Zur würdigen Eröffnung für das musikalische „Gipfeltreffen“ wurde Mozarts Don-Giovanni-Ouvertüre – eine gute Wahl der scheidenden Musiktage-Intendantin Katrin Zagrosek, die nun den Stab an ihren Nachfolger Anselm Cybinski übergeben hat. Spritzig und leidenschaftlich umgesetzt, wies diese Musik mit ihrer Magie, ihrer Vielschichtigkeit und dramatischen Klangwucht den Weg, den die Musik nach Mozart gehen sollte – und der direkt zu Beethoven führt.
Als unerhört galt Mozarts Kunstgriff, im letzten seiner Salzburger Konzerte das Piano gleich nach dem ersten Orchester-Takt einsetzen zu lassen. Igor Levits Spiel war gleichsam aus demselben Holz geschnitzt, innovativ, frisch und berstend von Lebendigkeit. Zart und sensibel ließ er seine Läufe perlen und aufblitzen wie eine Kette lupenreiner Diamanten; setzte seine unbekümmerten Akzente in Trillern und Hüpfern, dass das Herz im Leib lachte. Scheinbar ganz mühelos verlieh er seiner hochvirtuosen Kadenz funkelnden Esprit.
Sehr ähnlich gelagert schienen die Temperamente Levits und Manzes, der sein Ensemble mit weit ausholenden Bewegungen und faszinierender Impulsivität wie ein Magier am Faden führte. Gerade dieses Aufspringende, Ungebärdige erwies sich als ideal für Mozarts so reifes und erstaunliches Frühwerk.
Umso bewegender war das Andantino, dessen seufzendes Streichermotiv plastisch ausgeformt war. Nun zeigte Levit die Stärke seines lyrischen Elements, ließ den Flügel seine Klage singen, dass man reinste Romantik vernahm.
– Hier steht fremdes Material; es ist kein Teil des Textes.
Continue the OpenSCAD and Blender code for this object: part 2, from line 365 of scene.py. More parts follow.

Mit größter Empfindsamkeit entspann sich die innige Beziehung zwischen Solist und Orchester, die in einer Kadenz von philosophischer Tiefe gipfelte.
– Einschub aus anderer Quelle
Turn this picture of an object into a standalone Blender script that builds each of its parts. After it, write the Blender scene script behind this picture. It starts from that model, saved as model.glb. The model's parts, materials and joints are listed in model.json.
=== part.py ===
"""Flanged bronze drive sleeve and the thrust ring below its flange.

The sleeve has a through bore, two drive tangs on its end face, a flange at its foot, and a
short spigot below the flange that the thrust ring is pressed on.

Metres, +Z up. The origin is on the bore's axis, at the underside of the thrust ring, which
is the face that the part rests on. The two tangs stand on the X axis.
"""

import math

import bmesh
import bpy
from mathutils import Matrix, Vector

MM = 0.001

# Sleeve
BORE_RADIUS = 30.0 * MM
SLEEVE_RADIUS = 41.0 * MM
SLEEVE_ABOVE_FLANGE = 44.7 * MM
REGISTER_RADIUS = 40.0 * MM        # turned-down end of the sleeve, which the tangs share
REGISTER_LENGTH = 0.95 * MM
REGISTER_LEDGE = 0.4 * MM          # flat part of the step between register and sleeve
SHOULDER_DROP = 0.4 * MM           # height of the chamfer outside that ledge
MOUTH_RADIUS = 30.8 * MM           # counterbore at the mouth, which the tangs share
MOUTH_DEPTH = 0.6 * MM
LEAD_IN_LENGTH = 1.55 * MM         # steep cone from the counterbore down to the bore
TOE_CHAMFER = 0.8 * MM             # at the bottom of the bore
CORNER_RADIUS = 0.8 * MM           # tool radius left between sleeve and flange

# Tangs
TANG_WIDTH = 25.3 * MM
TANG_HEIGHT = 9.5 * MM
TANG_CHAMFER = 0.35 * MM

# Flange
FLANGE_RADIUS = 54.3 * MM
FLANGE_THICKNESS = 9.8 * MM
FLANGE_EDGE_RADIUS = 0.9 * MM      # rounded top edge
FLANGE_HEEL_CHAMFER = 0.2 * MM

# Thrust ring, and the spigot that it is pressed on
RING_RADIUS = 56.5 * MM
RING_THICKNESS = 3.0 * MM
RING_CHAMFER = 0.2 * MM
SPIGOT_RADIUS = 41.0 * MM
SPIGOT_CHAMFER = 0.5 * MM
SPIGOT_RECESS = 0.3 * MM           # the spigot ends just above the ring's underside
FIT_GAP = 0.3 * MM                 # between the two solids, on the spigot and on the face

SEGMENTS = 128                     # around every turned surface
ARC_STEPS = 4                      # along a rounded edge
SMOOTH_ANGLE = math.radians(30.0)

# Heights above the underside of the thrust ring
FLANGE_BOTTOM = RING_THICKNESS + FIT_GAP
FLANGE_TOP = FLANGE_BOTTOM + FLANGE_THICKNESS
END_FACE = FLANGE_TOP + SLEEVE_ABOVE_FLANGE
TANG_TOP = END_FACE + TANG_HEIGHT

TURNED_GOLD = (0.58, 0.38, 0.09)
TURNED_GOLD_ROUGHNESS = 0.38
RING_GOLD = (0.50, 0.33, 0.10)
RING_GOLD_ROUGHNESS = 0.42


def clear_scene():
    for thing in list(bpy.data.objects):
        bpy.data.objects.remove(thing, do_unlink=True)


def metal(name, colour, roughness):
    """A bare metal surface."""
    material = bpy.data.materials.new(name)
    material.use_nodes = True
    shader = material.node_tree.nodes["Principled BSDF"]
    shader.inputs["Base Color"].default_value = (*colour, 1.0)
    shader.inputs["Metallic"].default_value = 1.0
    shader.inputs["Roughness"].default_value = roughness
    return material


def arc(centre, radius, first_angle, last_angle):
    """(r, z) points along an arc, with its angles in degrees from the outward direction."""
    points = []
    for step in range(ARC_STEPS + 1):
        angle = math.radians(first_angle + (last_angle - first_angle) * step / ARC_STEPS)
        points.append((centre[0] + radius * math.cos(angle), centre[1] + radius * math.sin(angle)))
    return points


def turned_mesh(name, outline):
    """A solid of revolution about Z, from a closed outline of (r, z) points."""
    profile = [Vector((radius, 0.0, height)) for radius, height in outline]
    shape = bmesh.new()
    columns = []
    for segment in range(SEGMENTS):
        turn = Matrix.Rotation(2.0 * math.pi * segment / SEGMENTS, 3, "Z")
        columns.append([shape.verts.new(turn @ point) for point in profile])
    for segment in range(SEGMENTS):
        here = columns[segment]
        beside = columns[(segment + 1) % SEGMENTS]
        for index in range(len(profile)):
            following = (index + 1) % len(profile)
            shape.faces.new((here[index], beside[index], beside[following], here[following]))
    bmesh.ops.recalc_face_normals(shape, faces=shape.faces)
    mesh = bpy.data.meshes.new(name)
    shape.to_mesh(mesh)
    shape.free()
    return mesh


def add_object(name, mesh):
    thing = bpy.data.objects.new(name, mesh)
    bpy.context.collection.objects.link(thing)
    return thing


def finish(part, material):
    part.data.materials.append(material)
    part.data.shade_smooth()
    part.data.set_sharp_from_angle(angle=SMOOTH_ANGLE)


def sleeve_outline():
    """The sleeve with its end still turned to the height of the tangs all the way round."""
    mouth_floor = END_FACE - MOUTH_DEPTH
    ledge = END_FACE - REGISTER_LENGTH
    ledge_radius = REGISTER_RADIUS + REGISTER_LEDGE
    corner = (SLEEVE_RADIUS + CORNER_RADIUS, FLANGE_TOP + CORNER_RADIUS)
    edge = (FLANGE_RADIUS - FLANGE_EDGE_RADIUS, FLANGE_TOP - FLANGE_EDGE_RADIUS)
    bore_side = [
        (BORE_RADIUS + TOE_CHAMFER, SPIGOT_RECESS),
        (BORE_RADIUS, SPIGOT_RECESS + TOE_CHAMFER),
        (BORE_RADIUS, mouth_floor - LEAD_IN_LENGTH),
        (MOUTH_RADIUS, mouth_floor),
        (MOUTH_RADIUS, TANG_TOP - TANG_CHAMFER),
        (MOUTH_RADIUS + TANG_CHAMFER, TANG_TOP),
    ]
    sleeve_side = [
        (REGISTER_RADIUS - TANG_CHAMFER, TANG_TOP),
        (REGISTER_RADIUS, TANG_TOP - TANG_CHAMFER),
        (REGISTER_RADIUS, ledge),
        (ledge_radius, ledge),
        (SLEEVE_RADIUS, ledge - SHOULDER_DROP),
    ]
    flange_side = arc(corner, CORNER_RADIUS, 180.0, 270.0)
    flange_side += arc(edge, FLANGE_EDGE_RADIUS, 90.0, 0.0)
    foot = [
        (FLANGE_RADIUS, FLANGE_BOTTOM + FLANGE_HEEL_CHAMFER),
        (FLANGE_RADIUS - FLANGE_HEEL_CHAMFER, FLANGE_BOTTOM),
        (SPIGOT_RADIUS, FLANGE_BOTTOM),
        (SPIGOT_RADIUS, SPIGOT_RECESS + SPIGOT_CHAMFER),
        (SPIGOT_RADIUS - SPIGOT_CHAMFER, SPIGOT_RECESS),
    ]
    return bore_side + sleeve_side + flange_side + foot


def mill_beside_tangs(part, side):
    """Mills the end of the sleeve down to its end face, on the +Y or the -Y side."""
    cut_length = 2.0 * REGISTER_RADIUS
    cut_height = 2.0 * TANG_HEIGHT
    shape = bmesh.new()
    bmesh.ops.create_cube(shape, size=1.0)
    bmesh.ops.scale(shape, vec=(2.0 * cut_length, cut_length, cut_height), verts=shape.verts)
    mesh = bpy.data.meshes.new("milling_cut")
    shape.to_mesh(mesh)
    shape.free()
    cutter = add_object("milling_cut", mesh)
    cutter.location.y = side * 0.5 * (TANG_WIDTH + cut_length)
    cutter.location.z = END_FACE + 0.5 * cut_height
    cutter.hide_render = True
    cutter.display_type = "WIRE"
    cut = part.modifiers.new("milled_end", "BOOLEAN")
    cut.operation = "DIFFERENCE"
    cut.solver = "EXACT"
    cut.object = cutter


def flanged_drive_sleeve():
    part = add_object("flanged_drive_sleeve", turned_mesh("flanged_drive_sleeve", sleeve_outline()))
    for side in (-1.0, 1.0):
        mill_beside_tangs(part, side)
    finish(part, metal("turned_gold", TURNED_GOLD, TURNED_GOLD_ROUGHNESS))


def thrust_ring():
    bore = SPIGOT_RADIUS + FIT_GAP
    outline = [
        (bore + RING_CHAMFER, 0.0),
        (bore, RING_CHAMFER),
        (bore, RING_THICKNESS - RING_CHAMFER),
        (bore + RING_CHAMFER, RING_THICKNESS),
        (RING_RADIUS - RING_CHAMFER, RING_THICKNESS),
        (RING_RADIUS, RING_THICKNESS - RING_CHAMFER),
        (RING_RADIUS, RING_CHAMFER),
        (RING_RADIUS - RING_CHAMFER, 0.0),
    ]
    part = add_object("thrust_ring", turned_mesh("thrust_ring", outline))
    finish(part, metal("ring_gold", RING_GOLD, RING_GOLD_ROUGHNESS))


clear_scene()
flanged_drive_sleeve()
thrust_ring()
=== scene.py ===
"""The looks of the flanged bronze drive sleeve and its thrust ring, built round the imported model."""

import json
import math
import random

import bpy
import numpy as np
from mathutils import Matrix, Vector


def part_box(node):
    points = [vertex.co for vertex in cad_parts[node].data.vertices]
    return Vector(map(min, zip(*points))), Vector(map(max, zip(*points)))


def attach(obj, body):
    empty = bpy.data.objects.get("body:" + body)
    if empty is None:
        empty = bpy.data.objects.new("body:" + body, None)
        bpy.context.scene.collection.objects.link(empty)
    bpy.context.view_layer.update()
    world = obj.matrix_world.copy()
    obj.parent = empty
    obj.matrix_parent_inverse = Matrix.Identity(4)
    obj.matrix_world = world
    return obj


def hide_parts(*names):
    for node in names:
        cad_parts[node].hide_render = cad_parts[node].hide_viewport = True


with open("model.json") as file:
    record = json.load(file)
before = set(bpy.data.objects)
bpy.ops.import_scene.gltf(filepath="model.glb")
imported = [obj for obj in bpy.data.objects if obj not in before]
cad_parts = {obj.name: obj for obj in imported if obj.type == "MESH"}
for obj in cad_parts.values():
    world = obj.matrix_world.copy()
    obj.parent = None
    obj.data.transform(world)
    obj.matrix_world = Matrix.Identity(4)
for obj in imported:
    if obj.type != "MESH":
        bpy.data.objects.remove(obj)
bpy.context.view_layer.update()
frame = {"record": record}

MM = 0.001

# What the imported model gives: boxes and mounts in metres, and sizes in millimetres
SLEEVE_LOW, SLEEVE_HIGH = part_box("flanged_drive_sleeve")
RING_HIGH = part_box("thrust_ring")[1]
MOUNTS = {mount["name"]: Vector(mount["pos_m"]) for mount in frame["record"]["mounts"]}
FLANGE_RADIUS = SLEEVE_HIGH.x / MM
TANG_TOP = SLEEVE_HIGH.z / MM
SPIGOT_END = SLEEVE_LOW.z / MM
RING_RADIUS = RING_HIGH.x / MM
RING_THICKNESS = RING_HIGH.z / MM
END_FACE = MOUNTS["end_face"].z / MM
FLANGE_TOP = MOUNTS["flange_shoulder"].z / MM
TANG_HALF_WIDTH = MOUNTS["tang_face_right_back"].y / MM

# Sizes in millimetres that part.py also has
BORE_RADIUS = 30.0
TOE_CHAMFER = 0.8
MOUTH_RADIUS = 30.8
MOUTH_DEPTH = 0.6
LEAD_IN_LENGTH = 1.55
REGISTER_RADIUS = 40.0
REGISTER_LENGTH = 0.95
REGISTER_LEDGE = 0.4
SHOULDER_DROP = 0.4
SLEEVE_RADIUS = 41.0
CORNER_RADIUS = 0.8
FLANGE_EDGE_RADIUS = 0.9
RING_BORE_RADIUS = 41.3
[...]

Ohne Atempause folgte das aufbrausende Presto von äußerster Virtuosität: Federleicht bewältigte er rasante Läufe, eine ganze Fülle brillant gearbeiteter Details – spannend, oft überraschend, immer faszinierend. Das liebevoll ausgestaltete Menuett wurde beinahe zum eigenen kostbaren Werk im Werk, ehe eine kühne Dauertriller-Kapriole wieder zum Presto überleitete. Mit enthusiastischem Beifall und Bravo-Chören endete der erste Teil.
Die mit Farbkraft und Glanz gestaltete Orchestereinleitung zum 1. Klavierkonzert in C-Dur, das chronologisch eigentlich Beethovens zweites ist, machte deutlich, dass er hier dem Piano erstmals einen sinfonisch konsequent durchgearbeiteten Orchestersatz gegenüber stellt. In klug inszeniertem dynamischen Aufbau blieben Solist und Orchester zuerst zurückhaltend, sodass viel Spielraum für den gewaltigen Höhepunkt des Satzes vor der Kadenz blieb. Nun konnte Levit seine volle Meisterschaft entfalten und verband „beethövlichen“ Tonfall mit virtuoser Brillanz, persönlichen Esprit mit künstlerischer Ernsthaftigkeit.
Das Largo war ein intimes Zwiegespräch, in dem Solist und Orchester sich innig aufeinander bezogen, ihre Tiefen ausloteten, sich gegenseitig erleuchteten: Welch eine Kunst, in derart langsamem Tempo solche Spannung zu erzeugen!
Aus dem herrlichen Duo von Piano und Oboe, mit dem der Satz wie ein zarter Traum ausklang, weckte der rasante Auftakt des Finales mit seiner stampfenden Tanzmelodie. Solist und Orchester hielten die perfekte Balance zwischen überbordender Energie und zarter Poesie. Eine kurze Kadenz voller Raffinesse, ein letzter aufregender Dialog zwischen Klavier und Orchester, und dann konnte sich die Begeisterung des Publikums Bahn brechen. Mit stehenden Ovationen, nicht enden wollenden Bravorufen und Schostakowitschs „Polka“ als kapriziösem Abschiedsgruß des Solisten endete ein kostbarer Abend, für den nicht nur den Musikern, sondern auch den Organisatoren großer Dank gebührt.